I believe he is educated as a mechanical engineer. Don't know if he has a day job, but he is a genius at designing and making tools. I do know he sells plans. I believe there is a metal pantorouter made now, Hong Kong maybe, quite similar to his. I recall a video where the builder sent him one and he compared the two. I do not need a pantorouter, but if I did, I would rather get the plans from him and make one.


----------



## Herb Stoops (Aug 28, 2012)

Fastnating ,that guy is a genius in tool design, I have his router pantograph,and love it.
Herb


----------



## hawkeye10 (Jul 28, 2015)

Herb Stoops said:


> Fastnating ,that guy is a genius in tool design, I have his router pantograph,and love it.
> Herb


Herb I sure didn't know you had one. I bet you do love it. I think it so neat and to me it look very useful.


----------



## Herb Stoops (Aug 28, 2012)

hawkeye10 said:


> Herb I sure didn't know you had one. I bet you do love it. I think it so neat and to me it look very useful.

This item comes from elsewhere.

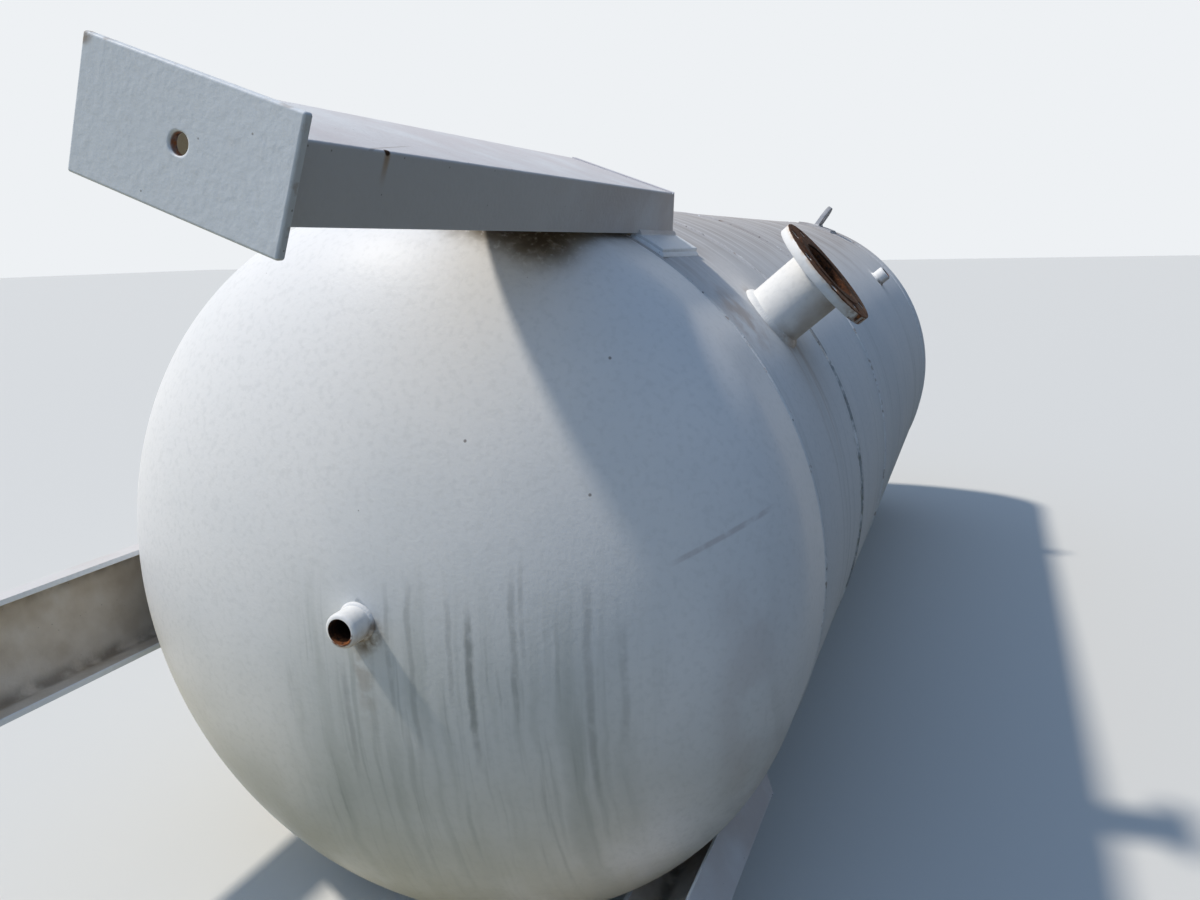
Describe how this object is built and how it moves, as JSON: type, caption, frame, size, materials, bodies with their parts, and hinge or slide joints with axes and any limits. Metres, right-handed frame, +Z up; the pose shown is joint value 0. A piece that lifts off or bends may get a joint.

Not this one Don, the panto-graph he designed a few years ago. 
https://woodgears.ca/pantograph/
Herb


----------



## Hutzul (Oct 4, 2012)

I made his pantorouter about 4 years ago, from his plans. ( I've made his noisy marble machine too, kids love it, also adults). 

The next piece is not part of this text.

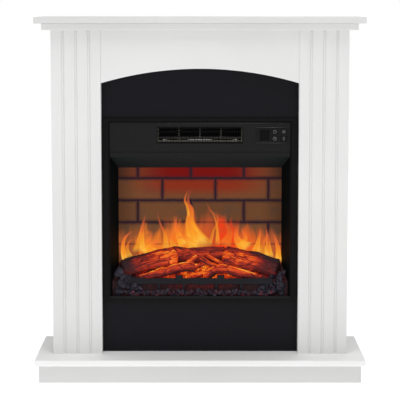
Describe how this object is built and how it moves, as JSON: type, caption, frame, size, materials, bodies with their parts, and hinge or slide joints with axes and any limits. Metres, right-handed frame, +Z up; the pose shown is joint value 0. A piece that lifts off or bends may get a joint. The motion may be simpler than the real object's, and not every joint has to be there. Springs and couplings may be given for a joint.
{
  "type": "electric fireplace",
  "caption": "Free-standing electric fireplace: white fluted surround with an arched opening and a black insert with log fire, fan heater and controls.",
  "frame": {"origin": "middle of the base, on the floor", "axes": "+X to the right as seen from the room, +Y to the wall behind, +Z up; the fire faces -Y"},
  "size_m": [0.8, 0.29, 0.88],
  "materials": {
    "white_paint": "painted MDF, satin white",
    "raw_board": "white melamine-faced board",
    "beech_dowel": "fluted beech",
    "black_panel": "black satin lacquer",
    "black_sheet": "matt black powder coat",
    "zinc_sheet": "galvanised sheet",
    "zinc_screw": "zinc plated",
    "black_frame": "fine black powder coat",
    "grille_black": "black powder coat",
    "control_plastic": "fine-textured black plastic",
    "display_plastic": "smoked gloss",
    "cable_plastic": "black nylon",
    "circuit_board": "green solder mask",
    "brick_screen": "printed diffusing acrylic",
    "ember_resin": "tinted moulding, dusted grey",
    "log_resin": "moulded resin, painted",
    "coal_resin": "moulded resin, charcoal",
    "grate_iron": "matt black",
    "spindle_steel": "ground rod",
    "mirror_foil": "foil",
    "bush_brass": "sintered bronze",
    "wheel_aluminium": "stamped",
    "motor_steel": "laminated",
    "mica_heater": "mica board",
    "cutout_plastic": "phenolic"
  },
  "bodies": {
    "fireplace": {"back_rails": "raw_board", "bed_moulding": "white_paint", "blower_housing": "zinc_sheet", "blower_motor": "motor_steel", "cable_gland": "cable_plastic", "case_back": "zinc_sheet", "case_floor": "black_sheet", "case_screws": "zinc_screw", "case_wrap": "black_sheet", "cheek_left": "black_sheet", "cheek_right": "black_sheet", "coal_ends": "coal_resin", "coal_strip": "coal_resin", "column_left": "white_paint", "column_right": "white_paint", "control_cover": "control_plastic", "corner_brackets": "zinc_sheet", "display_board": "circuit_board", "display_window": "display_plastic", "dowels": "beech_dowel", "ember_bed": "ember_resin", "fascia_panel": "black_panel", "flame_screen": "brick_screen", "flame_template": "zinc_sheet", "frieze_panel": "white_paint", "front_frame": "black_frame", "grate": "grate_iron", "header_panel": "black_frame", "hearth_board": "white_paint", "heater_element": "mica_heater", "hood_baffle": "black_sheet", "insert_shelf": "raw_board", "lamp_boards": "circuit_board", "log_front_left": "log_resin", "log_front_right": "log_resin", "log_left": "log_resin", "log_rear": "log_resin", "log_right": "log_resin", "main_board": "circuit_board", "mantel_shelf": "white_paint", "outlet_grille": "grille_black", "plinth_back": "raw_board", "plinth_ends": "white_paint", "plinth_front": "white_paint", "shaft_bushes": "bush_brass", "shelf_cleats": "raw_board", "side_panel_left": "white_paint", "side_panel_right": "white_paint", "spindle_brackets": "black_sheet", "spindle_motor": "motor_steel", "thermal_cutout": "cutout_plastic", "wood_screws": "zinc_screw"},
    "blower": {"blower_wheel": "wheel_aluminium", "motor_rotor": "motor_steel"},
    "flame_rotor": {"flame_spindle": "spindle_steel", "spindle_flags": "mirror_foil"},
    "power_key": {"key_power": "control_plastic"},
    "heat_key": {"key_heat": "control_plastic"},
    "timer_key": {"key_timer": "control_plastic"},
    "flame_key": {"key_flame": "control_plastic"}
  },
  "joints": [
    {"name": "blower_spin", "type": "hinge", "parent": "fireplace", "child": "blower", "pos_m": [0, 0.048, 0.5935], "axis": [1, 0, 0], "continuous": true},
    {"name": "flame_spin", "type": "hinge", "parent": "fireplace", "child": "flame_rotor", "pos_m": [0, 0.096, 0.2622], "axis": [1, 0, 0], "continuous": true},
    {"name": "power_press", "type": "slide", "parent": "fireplace", "child": "power_key", "axis": [0, 1, 0], "range_m": [0, 0.0008], "stiffness_N_per_m": 400, "springref_m": -0.0005},
    {"name": "heat_press", "type": "slide", "parent": "fireplace", "child": "heat_key", "axis": [0, 1, 0], "range_m": [0, 0.0008], "stiffness_N_per_m": 400, "springref_m": -0.0005},
    {"name": "timer_press", "type": "slide", "parent": "fireplace", "child": "timer_key", "axis": [0, 1, 0], "range_m": [0, 0.0008], "stiffness_N_per_m": 400, "springref_m": -0.0005},
    {"name": "flame_press", "type": "slide", "parent": "fireplace", "child": "flame_key", "axis": [0, 1, 0], "range_m": [0, 0.0008], "stiffness_N_per_m": 400, "springref_m": -0.0005}
  ]
}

A guy from India started making Matt's pantorouter in steel, for sale worldwide.

I am a big fan of Matt, and look forward to his new projects. 

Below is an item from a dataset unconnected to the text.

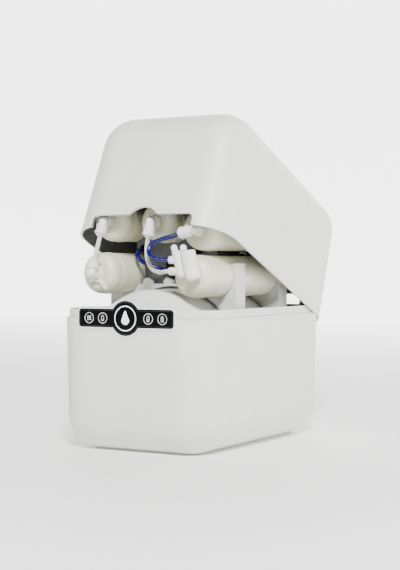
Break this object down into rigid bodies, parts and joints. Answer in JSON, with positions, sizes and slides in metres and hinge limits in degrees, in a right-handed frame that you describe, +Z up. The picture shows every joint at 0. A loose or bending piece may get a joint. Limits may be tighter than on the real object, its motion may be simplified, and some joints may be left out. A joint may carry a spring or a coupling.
{
  "type": "reverse osmosis unit",
  "caption": "Closed-case reverse osmosis water unit with a hinged lid, a pressure tank under inline cartridges, push-in tube fittings and a round-centred display.",
  "frame": {"origin": "centre of the flat underside of the case", "axes": "+X to the right seen from the front, front faces -Y, +Z up"},
  "size_m": [0.26, 0.4622, 0.488],
  "materials": {
    "case_plastic": "fine satin grain",
    "cartridge_plastic": "satin",
    "fitting_plastic": "satin",
    "rack_plastic": "satin",
    "tank_plastic": "gloss",
    "blue_tube": "gloss",
    "white_tube": "satin",
    "black_window": "gloss",
    "display_border": "satin",
    "board": "solder mask",
    "rubber_black": "matt",
    "medium": "fibrous",
    "pin_steel": "brushed",
    "valve_red": "satin"
  },
  "bodies": {
    "case": {"air_valve": "rubber_black", "block_cartridge": "cartridge_plastic", "block_core": "medium", "block_elbow": "fitting_plastic", "block_tube": "white_tube", "carbon_cartridge": "cartridge_plastic", "carbon_core": "medium", "carbon_elbow": "fitting_plastic", "dc_inlet": "rubber_black", "display_board": "board", "display_frame": "display_border", "display_lens": "black_window", "drain_port": "fitting_plastic", "drain_tube": "blue_tube", "faucet_port": "fitting_plastic", "faucet_tube": "blue_tube", "feed_line_tube": "blue_tube", "feed_port": "fitting_plastic", "feed_tube": "blue_tube", "flow_restrictor": "fitting_plastic", "hinge_brackets": "case_plastic", "link_tube": "white_tube", "lower_case": "case_plastic", "membrane_cartridge": "cartridge_plastic", "membrane_core": "medium", "membrane_port_left": "fitting_plastic", "membrane_port_right": "fitting_plastic", "permeate_tube": "blue_tube", "pivot_pins": "pin_steel", "polish_cartridge": "cartridge_plastic", "polish_core": "medium", "polish_elbow": "fitting_plastic", "rack_front_rib": "rack_plastic", "rack_rear_rib": "rack_plastic", "rack_tray": "rack_plastic", "rear_elbows": "fitting_plastic", "reject_tube": "white_tube", "sediment_cartridge": "cartridge_plastic", "sediment_clip": "fitting_plastic", "sediment_core": "medium", "sediment_elbow": "fitting_plastic", "shutoff_valve": "fitting_plastic", "tank_bladder": "rubber_black", "tank_flange": "fitting_plastic", "tank_saddles": "rubber_black", "tank_shell": "tank_plastic", "tank_tube": "blue_tube", "tank_valve": "fitting_plastic", "valve_outlet_tube": "blue_tube"},
    "lid": {"lid": "case_plastic", "lid_arms": "case_plastic"},
    "tank_valve_lever": {"tank_valve_lever": "valve_red"},
    "carbon_collet": {"carbon_collet": "fitting_plastic"},
    "sediment_collet": {"sediment_collet": "fitting_plastic"},
    "block_collet": {"block_collet": "fitting_plastic"},
    "polish_collet": {"polish_collet": "fitting_plastic"},
    "feed_port_collet": {"feed_port_collet": "fitting_plastic"},
    "faucet_port_collet": {"faucet_port_collet": "fitting_plastic"},
    "drain_port_collet": {"drain_port_collet": "fitting_plastic"}
  },
  "joints": [
    {"name": "lid_hinge", "type": "hinge", "parent": "case", "child": "lid", "pos_m": [0, 0.142, 0.166], "axis": [-1, 0, 0], "range_deg": [-23.2, 16]},
    {"name": "tank_valve_turn", "type": "hinge", "parent": "case", "child": "tank_valve_lever", "pos_m": [0, 0.159, 0.122], "axis": [-1, 0, 0], "range_deg": [0, 90]},
    {"name": "carbon_collet_push", "type": "slide", "parent": "case", "child": "carbon_collet", "axis": [0.0871, 0.2737, 0.9579], "range_m": [0, 0.0015], "stiffness_N_per_m": 400},
    {"name": "sediment_collet_push", "type": "slide", "parent": "case", "child": "sediment_collet", "axis": [-0.0871, -0.2737, -0.9579], "range_m": [0, 0.0015], "stiffness_N_per_m": 400},
    {"name": "block_collet_push", "type": "slide", "parent": "case", "child": "block_collet", "axis": [0.1772, 0, 0.9842], "range_m": [0, 0.0015], "stiffness_N_per_m": 400},
    {"name": "polish_collet_push", "type": "slide", "parent": "case", "child": "polish_collet", "axis": [0.963, 0, 0.2696], "range_m": [0, 0.0015], "stiffness_N_per_m": 400},
    {"name": "feed_port_collet_push", "type": "slide", "parent": "case", "child": "feed_port_collet", "axis": [0, -1, 0], "range_m": [0, 0.0015], "stiffness_N_per_m": 400},
    {"name": "faucet_port_collet_push", "type": "slide", "parent": "case", "child": "faucet_port_collet", "axis": [0, -1, 0], "range_m": [0, 0.0015], "stiffness_N_per_m": 400},
    {"name": "drain_port_collet_push", "type": "slide", "parent": "case", "child": "drain_port_collet", "axis": [0, -1, 0], "range_m": [0, 0.0015], "stiffness_N_per_m": 400}
  ]
}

Links here for the wood and steel machines:

Pantorouter made from steel

Reader built pantorouter machines

Hope I aint broke mods rules with links.


----------



## hawkeye10 (Jul 28, 2015)

Hutzul said:


> I made his pantorouter about 4 years ago, from his plans. ( I've made his noisy marble machine too, kids love it, also adults).
> 
> A guy from India started making Matt's pantorouter in steel, for sale worldwide.
> 
> ...


That steel pantorouter is impressive but boy it cost a lot of money. Still I can see some wood workers buying it.


----------



## Quillman (Aug 16, 2010)

Sour grapes? No, just seeking truth.
I'm certainly impressed with the simplicity and aplomb of the video, very well presented. 
And I'm impressed with accuracy I'm seeing.
What I don't see is registration. The centeredness of the mortise and tenons to the stock is not addressed. The fit looks superb but are the excavations on center (with respect to the stock section)?


----------



## waynecochran (Aug 2, 2011)

The commercial version is make mostly with extruded aluminum. The web site is hybridpantorouter.com. Yes. it is pricey but if you were to use it alot it might be worth it.


----------



## waynecochran (Aug 2, 2011)

Quillman, the alignment is done at the template and the table has a center mark.


----------



## CharleyL (Feb 28, 2009)

I too follow his projects and enjoy watching his videos. 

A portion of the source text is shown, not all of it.